> **Data shown**:
+ + +

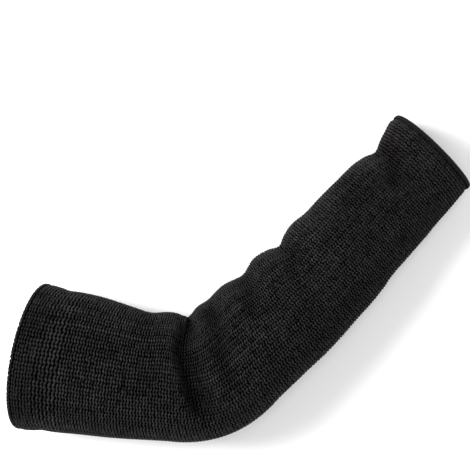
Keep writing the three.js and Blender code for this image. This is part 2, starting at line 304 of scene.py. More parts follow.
def section_sizes(place):
    """Half widths towards and away from the inner elbow, and the height, at a place."""
    upper, fore = np.clip(-place, 0, 1), np.clip(place - 1, 0, 1)
    width = blend(blend(ELBOW_WIDTH, HEM_WIDTH, upper), WRIST_WIDTH, fore)
    height = blend(blend(ELBOW_HEIGHT, HEM_HEIGHT, upper), WRIST_HEIGHT, fore)
    return (
        section_share(place, "inner") * width / 2,
        section_share(place, "outer") * width / 2,
        section_share(place, "height") * height,
    )


def rest_on_surface(z):
    """A height held above the resting surface: a parabola joins the flat to the free side."""
    curve = (z + REST_SOFTNESS) ** 2 / (4 * REST_SOFTNESS)
    return np.where(z <= -REST_SOFTNESS, 0, np.where(z >= REST_SOFTNESS, z, curve))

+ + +

> **Written request**: Set down all of the data above, word for word.

> **Solution to this task**:
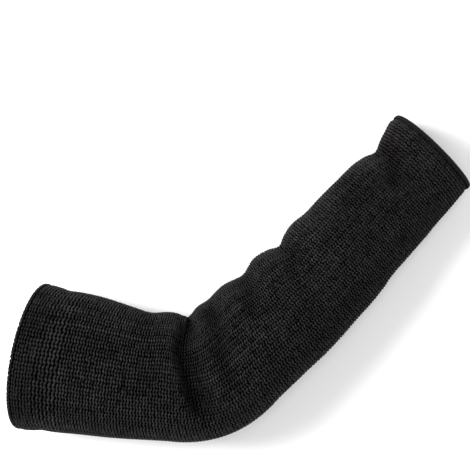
Keep writing the three.js and Blender code for this image. This is part 2, starting at line 304 of scene.py. More parts follow.
def section_sizes(place):
    """Half widths towards and away from the inner elbow, and the height, at a place."""
    upper, fore = np.clip(-place, 0, 1), np.clip(place - 1, 0, 1)
    width = blend(blend(ELBOW_WIDTH, HEM_WIDTH, upper), WRIST_WIDTH, fore)
    height = blend(blend(ELBOW_HEIGHT, HEM_HEIGHT, upper), WRIST_HEIGHT, fore)
    return (
        section_share(place, "inner") * width / 2,
        section_share(place, "outer") * width / 2,
        section_share(place, "height") * height,
    )


def rest_on_surface(z):
    """A height held above the resting surface: a parabola joins the flat to the free side."""
    curve = (z + REST_SOFTNESS) ** 2 / (4 * REST_SOFTNESS)
    return np.where(z <= -REST_SOFTNESS, 0, np.where(z >= REST_SOFTNESS, z, curve))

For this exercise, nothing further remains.